We restrict the vocabulary to word-sense pairs which
occur in at least 5 images. We represent the observed
senses for a word occurring in a document as a vector
over the senses for that word from the vocabulary. We
give all relevant senses of the word a score of one, and
incorrect senses a score of zero. We normalize this
vector so that its sum is one. Although potentially a
word could be ambiguous to a human examiner,
typically the word sense vector would simply contain a
single value of one, with the other values being zero.
We evaluate word-sense disambiguation strategies by
comparing the vector of observed word-senses
described above (the truth) to the vector containing
estimates of the relevance of each word-sense pair
corresponding to each occurring word. For example,
suppose an image has the word “bank”, which maps to
bank_1 with hand labeling, and suppose that bank_1
and bank_3 are in the vocabulary, but no other senses of
bank. Then the vector
{…,bank_1(0.7),bank_3(0.3),…}
should be ranked better than
 {…,bank_1(0.3),bank_3(0.7),…}
when compared to the observed vector
{…,bank_1(1.0),bank_3(0.0),…}(hand-labeled)

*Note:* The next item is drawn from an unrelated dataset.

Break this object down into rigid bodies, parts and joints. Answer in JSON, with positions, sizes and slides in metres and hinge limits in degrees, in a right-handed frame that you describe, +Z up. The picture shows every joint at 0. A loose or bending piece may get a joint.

To compare the vectors we simply normalize them and
take the dot-product.
For the experiments we divided the data into  training
data (75%), and test data (25%). We averaged results
for 10 separate runs using different samples for the test
and training sets. We restricted the computation of
results to those documents where there was clear sense
ambiguity. Because each such document typically had
only one sense problem amid 3 or 4 words without
sense problems, the baseline score using the measure
above is greater than 0.80 because any strategy will get
about 3 out or 4 correct for free. To clarify this further,
we include the results of randomly chosen among senses
when there is more than one available.
The results are shown in Table 1 strongly suggest
that images can help disambiguate senses. The naïve
method of text based disambiguation is comparable to
chance, whereas adding image information substantially
increased the performance.
6Conclusion
These preliminary studies strongly suggest that it is
worthwhile to explore combining image information
with more sophisticated text based words sense
disambiguation approaches.  However, while the
preliminary results are encouraging, it is critical that we
take the next step and apply the method to a data set
where there is more sense ambiguity. Possible
candidates which we are actively investigating include
the museum data used in (Barnard et al., 2001) and
news photos with captions available on the web.
In general we have found that it is fruitful to study
how image and text information can both compliment
each other and disambiguate one another. Different
representations of the same thing can help learn co-
constructed meaning. Properties which may be implicit
in one representation may be more explicit and thus
more amenable for automatic extraction in another.
Furthermore, relationships between the representations,
which can be learnt from large corpora, can be brought
to bear on the problem. In particular, in the case of
disambiguating words, we have shown that images can
provide a non-negligible amount of information which
can be exploited by more traditional approaches.